1. Trace will not disrupt the enterprise market, but it will carve out a loyal niche among indie developers, journalists, and privacy-conscious professionals. Expect a user base of 50,000–100,000 within the first year if the developer maintains momentum.

2. The “invisible AI” trend will accelerate. Trace is part of a broader movement toward ambient computing, where AI tools operate in the background without demanding attention. Other products (e.g., Rewind AI, Otter’s “AI Companion”) are exploring similar territory, but Trace’s offline approach is the most privacy-respecting.
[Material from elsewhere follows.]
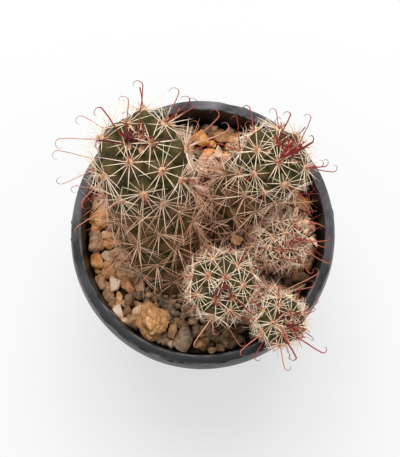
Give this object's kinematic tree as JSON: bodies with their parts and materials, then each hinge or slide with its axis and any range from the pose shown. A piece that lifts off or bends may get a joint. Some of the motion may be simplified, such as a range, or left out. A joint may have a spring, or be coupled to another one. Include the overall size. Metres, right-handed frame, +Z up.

3. Apple will likely acquire or clone this functionality. Apple’s focus on on-device AI (via the Neural Engine) and privacy makes Trace a natural acquisition target. Alternatively, a future macOS update could include a system-level “Meeting Recorder” feature, rendering Trace obsolete.

4. The developer should consider a paid model soon. A one-time purchase of $29–$49 (similar to MacWhisper) would generate immediate revenue and signal commitment to long-term support. A subscription model would alienate the target audience.

What to watch: The next version of Trace should include improved diarization, a simple consent reminder, and possibly a Windows port. If the developer can deliver these, Trace could become the default transcription tool for the privacy-first set. If not, it will remain a promising but niche experiment.

Final editorial judgment: Trace is not just a product; it is a statement. It argues that the future of AI productivity is not about adding more features, but about removing friction. In a world of ever-more-complex tools, Trace’s simplicity is its greatest strength—and its greatest risk. We are watching closely.